§ EXERCISE GOAL: Output the data that follows exactly, line for line.

======== PROVIDED DATA ========

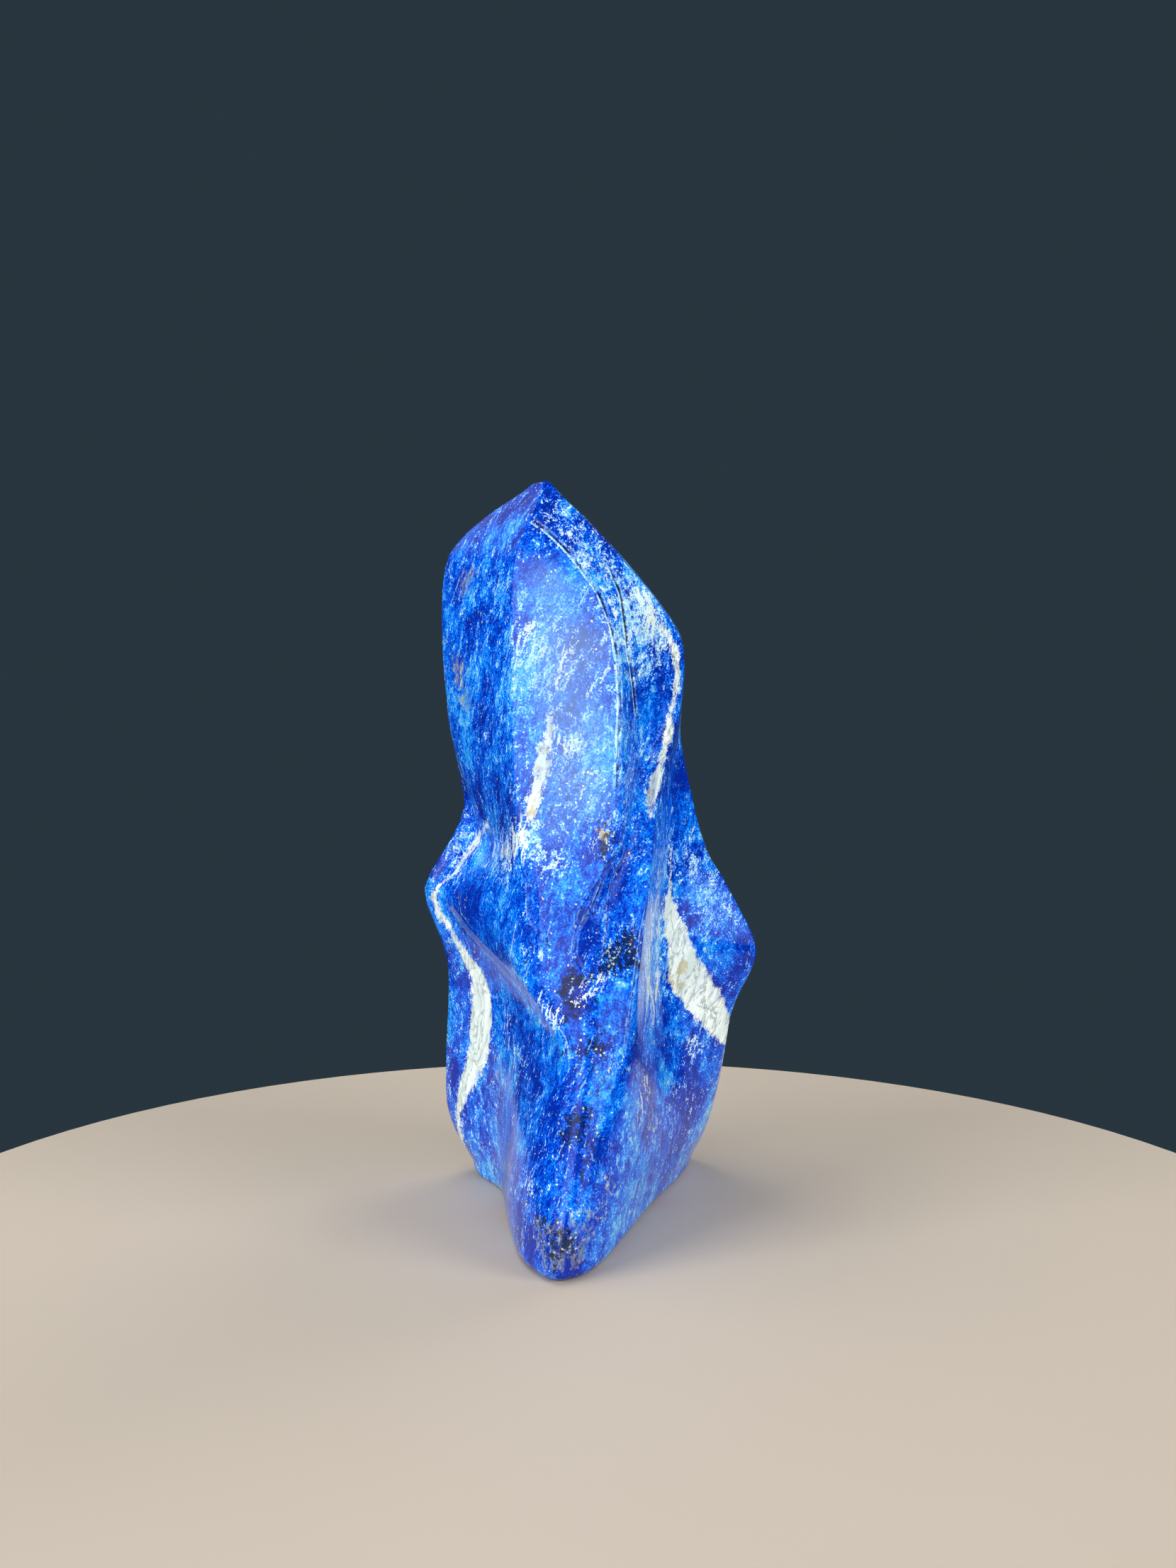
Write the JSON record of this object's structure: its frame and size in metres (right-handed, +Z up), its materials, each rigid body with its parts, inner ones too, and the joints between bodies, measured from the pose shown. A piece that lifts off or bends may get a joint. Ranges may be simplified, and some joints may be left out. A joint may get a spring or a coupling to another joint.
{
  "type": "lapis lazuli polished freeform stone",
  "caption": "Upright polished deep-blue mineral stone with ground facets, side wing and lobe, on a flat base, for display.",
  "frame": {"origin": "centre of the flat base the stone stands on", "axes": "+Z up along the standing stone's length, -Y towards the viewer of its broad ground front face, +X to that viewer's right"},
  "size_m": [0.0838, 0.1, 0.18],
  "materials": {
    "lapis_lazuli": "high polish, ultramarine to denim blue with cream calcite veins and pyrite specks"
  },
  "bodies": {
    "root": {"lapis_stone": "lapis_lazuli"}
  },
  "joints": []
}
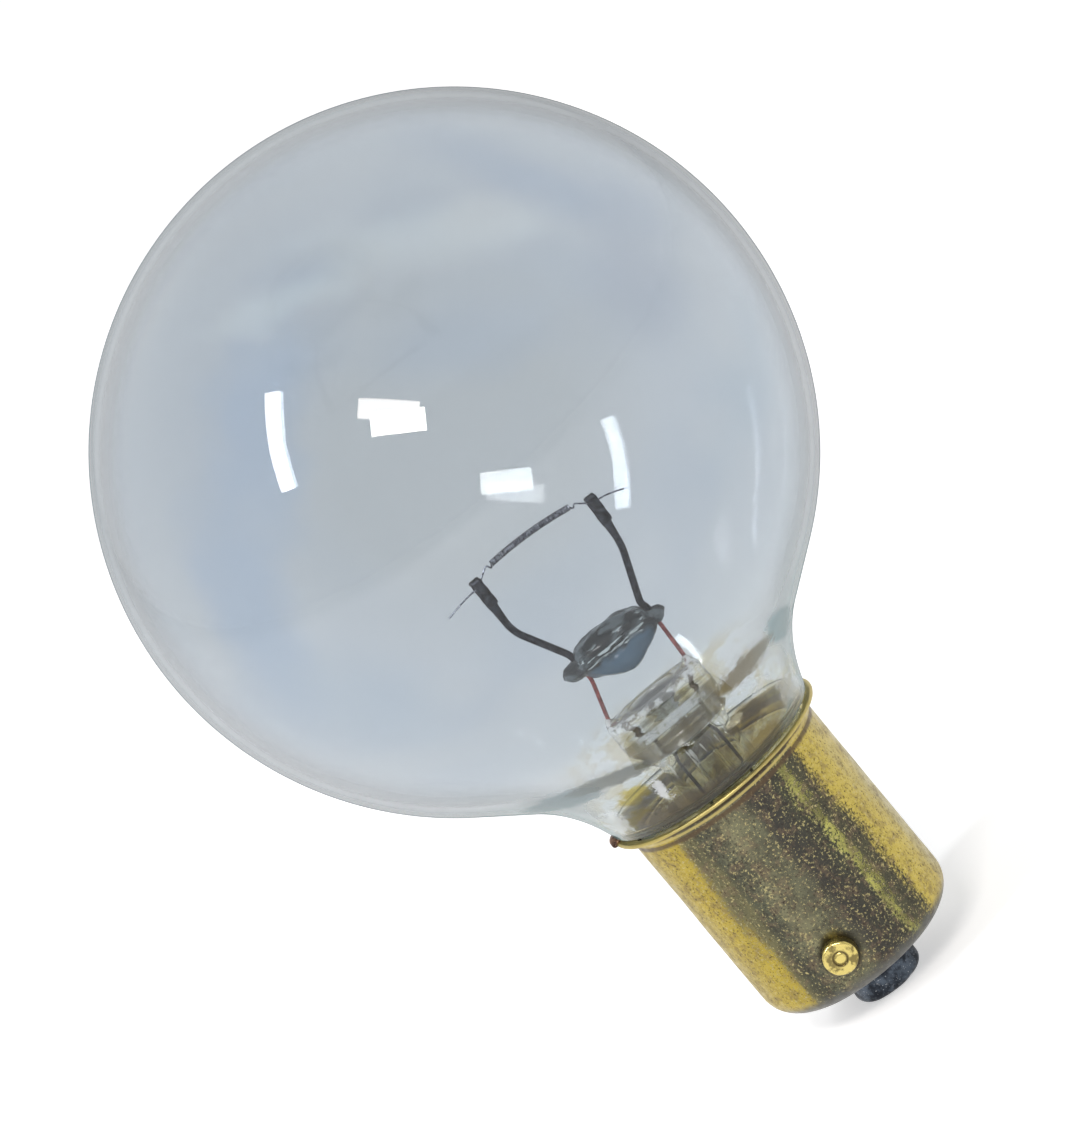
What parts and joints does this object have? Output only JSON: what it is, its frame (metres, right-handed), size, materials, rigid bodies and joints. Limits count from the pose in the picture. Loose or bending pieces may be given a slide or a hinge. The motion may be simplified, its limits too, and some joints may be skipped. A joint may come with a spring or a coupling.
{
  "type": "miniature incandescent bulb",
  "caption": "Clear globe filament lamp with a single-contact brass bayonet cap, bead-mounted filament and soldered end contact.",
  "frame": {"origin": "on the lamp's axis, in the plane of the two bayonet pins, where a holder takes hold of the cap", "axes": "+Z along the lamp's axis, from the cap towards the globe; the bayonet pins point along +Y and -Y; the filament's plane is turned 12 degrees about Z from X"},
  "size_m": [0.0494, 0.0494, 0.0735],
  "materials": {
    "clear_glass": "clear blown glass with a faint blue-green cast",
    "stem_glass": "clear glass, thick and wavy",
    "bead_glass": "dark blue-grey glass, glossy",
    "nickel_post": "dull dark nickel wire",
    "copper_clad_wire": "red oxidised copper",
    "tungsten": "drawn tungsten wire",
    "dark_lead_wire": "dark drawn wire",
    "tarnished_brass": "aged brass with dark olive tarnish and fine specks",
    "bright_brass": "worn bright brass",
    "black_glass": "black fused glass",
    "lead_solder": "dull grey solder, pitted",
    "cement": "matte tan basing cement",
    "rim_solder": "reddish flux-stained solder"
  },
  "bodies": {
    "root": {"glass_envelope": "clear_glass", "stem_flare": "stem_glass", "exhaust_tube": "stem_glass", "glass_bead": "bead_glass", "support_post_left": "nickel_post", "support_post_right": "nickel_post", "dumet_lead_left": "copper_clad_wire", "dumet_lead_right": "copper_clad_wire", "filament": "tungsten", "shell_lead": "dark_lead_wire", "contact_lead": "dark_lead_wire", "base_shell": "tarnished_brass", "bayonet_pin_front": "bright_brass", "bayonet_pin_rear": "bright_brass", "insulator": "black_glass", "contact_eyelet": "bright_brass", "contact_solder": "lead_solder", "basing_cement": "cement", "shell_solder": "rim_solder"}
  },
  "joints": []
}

========

§ EXERCISE RESULT:
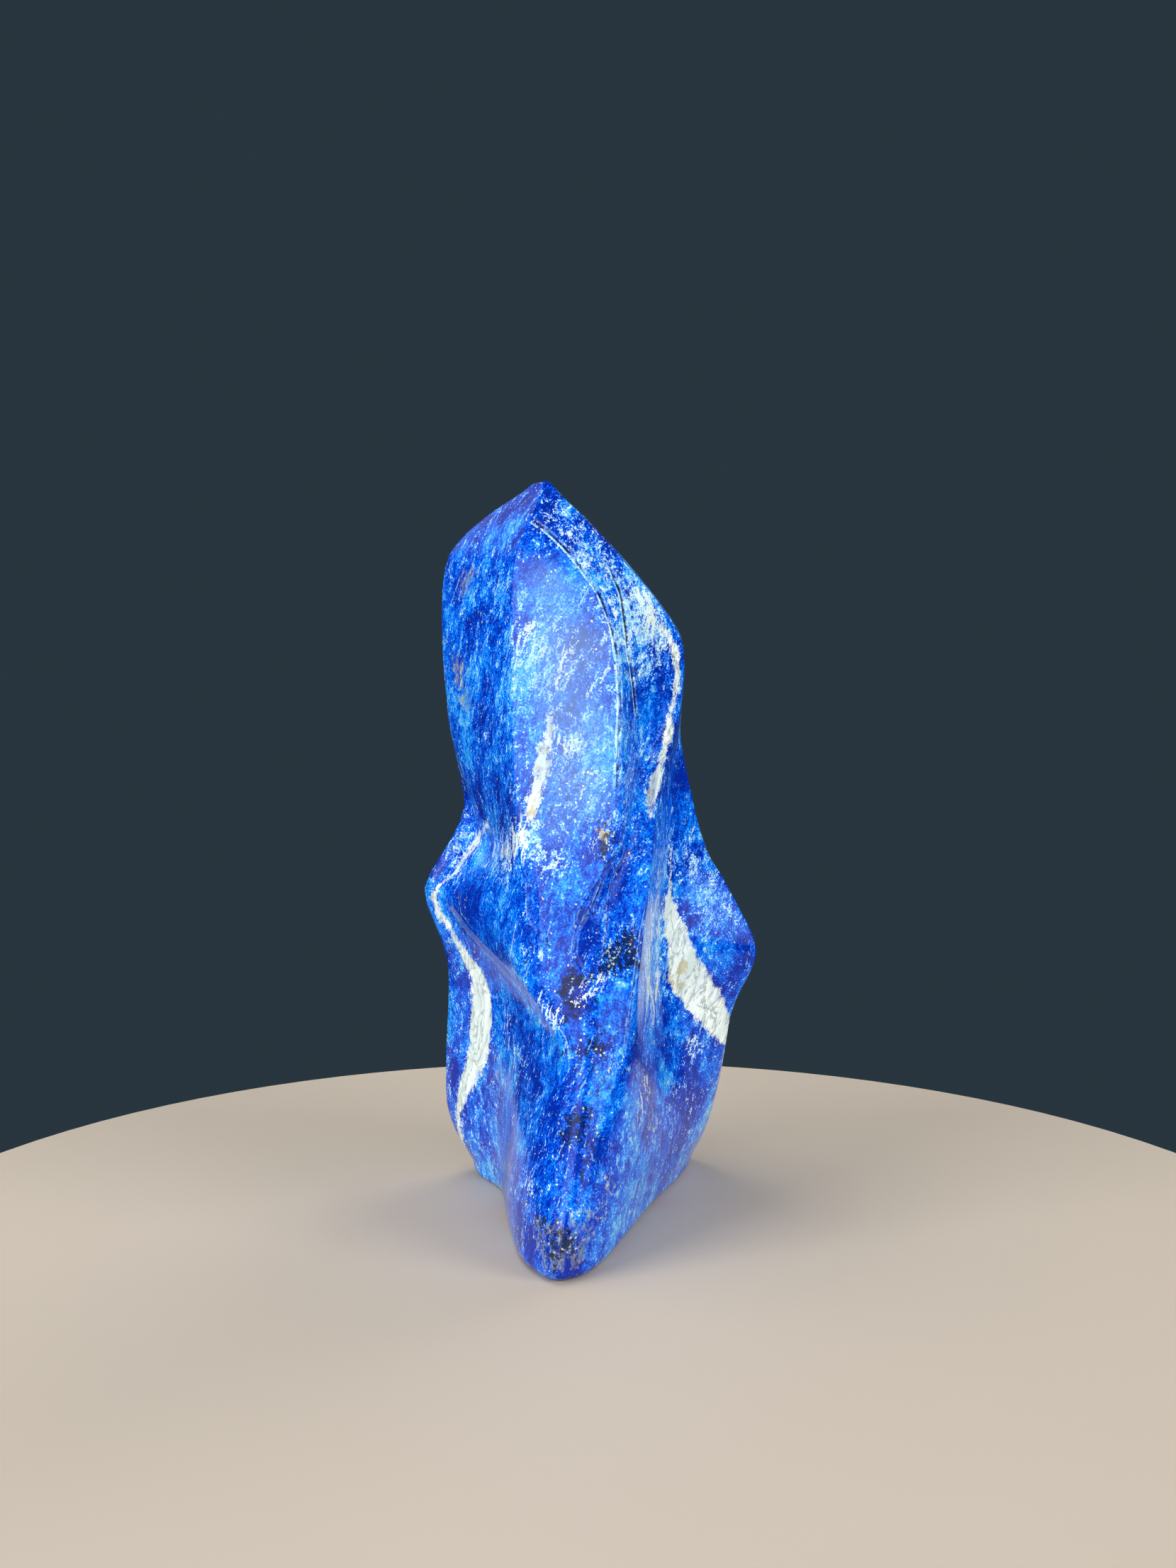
Write the JSON record of this object's structure: its frame and size in metres (right-handed, +Z up), its materials, each rigid body with its parts, inner ones too, and the joints between bodies, measured from the pose shown. A piece that lifts off or bends may get a joint. Ranges may be simplified, and some joints may be left out. A joint may get a spring or a coupling to another joint.
{
  "type": "lapis lazuli polished freeform stone",
  "caption": "Upright polished deep-blue mineral stone with ground facets, side wing and lobe, on a flat base, for display.",
  "frame": {"origin": "centre of the flat base the stone stands on", "axes": "+Z up along the standing stone's length, -Y towards the viewer of its broad ground front face, +X to that viewer's right"},
  "size_m": [0.0838, 0.1, 0.18],
  "materials": {
    "lapis_lazuli": "high polish, ultramarine to denim blue with cream calcite veins and pyrite specks"
  },
  "bodies": {
    "root": {"lapis_stone": "lapis_lazuli"}
  },
  "joints": []
}
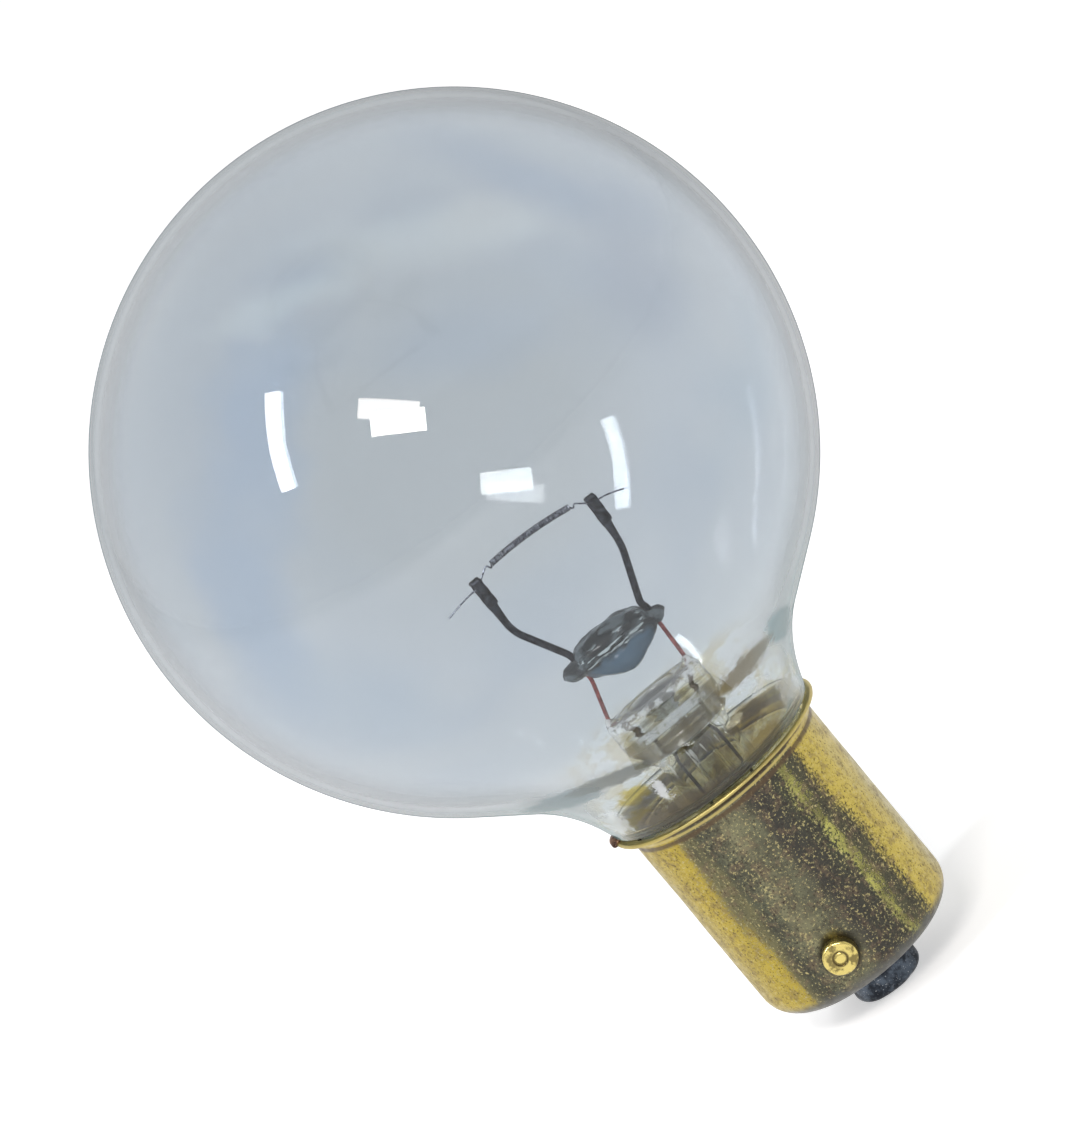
What parts and joints does this object have? Output only JSON: what it is, its frame (metres, right-handed), size, materials, rigid bodies and joints. Limits count from the pose in the picture. Loose or bending pieces may be given a slide or a hinge. The motion may be simplified, its limits too, and some joints may be skipped. A joint may come with a spring or a coupling.
{
  "type": "miniature incandescent bulb",
  "caption": "Clear globe filament lamp with a single-contact brass bayonet cap, bead-mounted filament and soldered end contact.",
  "frame": {"origin": "on the lamp's axis, in the plane of the two bayonet pins, where a holder takes hold of the cap", "axes": "+Z along the lamp's axis, from the cap towards the globe; the bayonet pins point along +Y and -Y; the filament's plane is turned 12 degrees about Z from X"},
  "size_m": [0.0494, 0.0494, 0.0735],
  "materials": {
    "clear_glass": "clear blown glass with a faint blue-green cast",
    "stem_glass": "clear glass, thick and wavy",
    "bead_glass": "dark blue-grey glass, glossy",
    "nickel_post": "dull dark nickel wire",
    "copper_clad_wire": "red oxidised copper",
    "tungsten": "drawn tungsten wire",
    "dark_lead_wire": "dark drawn wire",
    "tarnished_brass": "aged brass with dark olive tarnish and fine specks",
    "bright_brass": "worn bright brass",
    "black_glass": "black fused glass",
    "lead_solder": "dull grey solder, pitted",
    "cement": "matte tan basing cement",
    "rim_solder": "reddish flux-stained solder"
  },
  "bodies": {
    "root": {"glass_envelope": "clear_glass", "stem_flare": "stem_glass", "exhaust_tube": "stem_glass", "glass_bead": "bead_glass", "support_post_left": "nickel_post", "support_post_right": "nickel_post", "dumet_lead_left": "copper_clad_wire", "dumet_lead_right": "copper_clad_wire", "filament": "tungsten", "shell_lead": "dark_lead_wire", "contact_lead": "dark_lead_wire", "base_shell": "tarnished_brass", "bayonet_pin_front": "bright_brass", "bayonet_pin_rear": "bright_brass", "insulator": "black_glass", "contact_eyelet": "bright_brass", "contact_solder": "lead_solder", "basing_cement": "cement", "shell_solder": "rim_solder"}
  },
  "joints": []
}